Any new state-driven development should be a mix of council, co-operative and communal housing, and within that the Community Land Trust model may be useful, provided that there is abundant provision also for those that do not have the time or inclination to personally manage their housing. The usefulness of Housing Associations is more unclear. They emerged out of charity, rather than democracy, and they have often been a cudgel to beat council housing with; their CEOs are paid outrageous salaries and since 2010, they have increasingly become little more than property developers.

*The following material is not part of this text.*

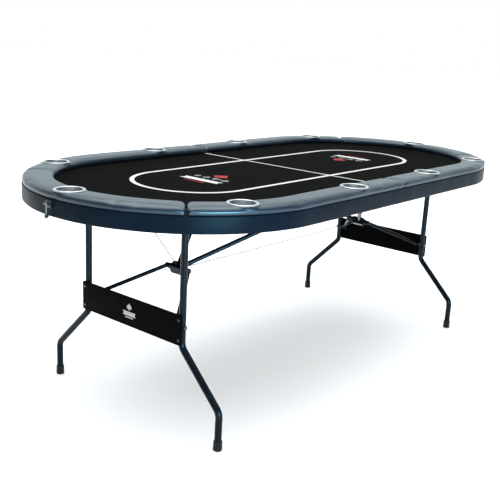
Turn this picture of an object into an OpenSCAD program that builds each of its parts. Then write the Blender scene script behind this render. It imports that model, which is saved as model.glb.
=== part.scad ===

However, they now own the majority of social housing in Britain, so legislation would need to be brought in to make sure they function effectively as democratic organisations providing non-market housing, rather than being, as they are so often now, charitable fig-leaves for gentrification.

Housing Associations and councils both should be held accountable by mandatory, democratic tenants’ associations; in fact, the model of the tenants association should be expanded out from the public sector into the private, with ‘renters unions’ having similar rights of negotiation and representation to unions in the workplace.

The above is not intended to be at all definitive, but as a point where discussion can begin about what a socialist housing policy in Britain in 2018 might look like. Certain subjects, like homelessness, housing for the elderly, and the place of housing within the wider notion of a democratic and socialist city are not touched upon. But given that each one of the examples above exists, now, in a capitalist country, we have the right to regard this as a fairly modest place to start.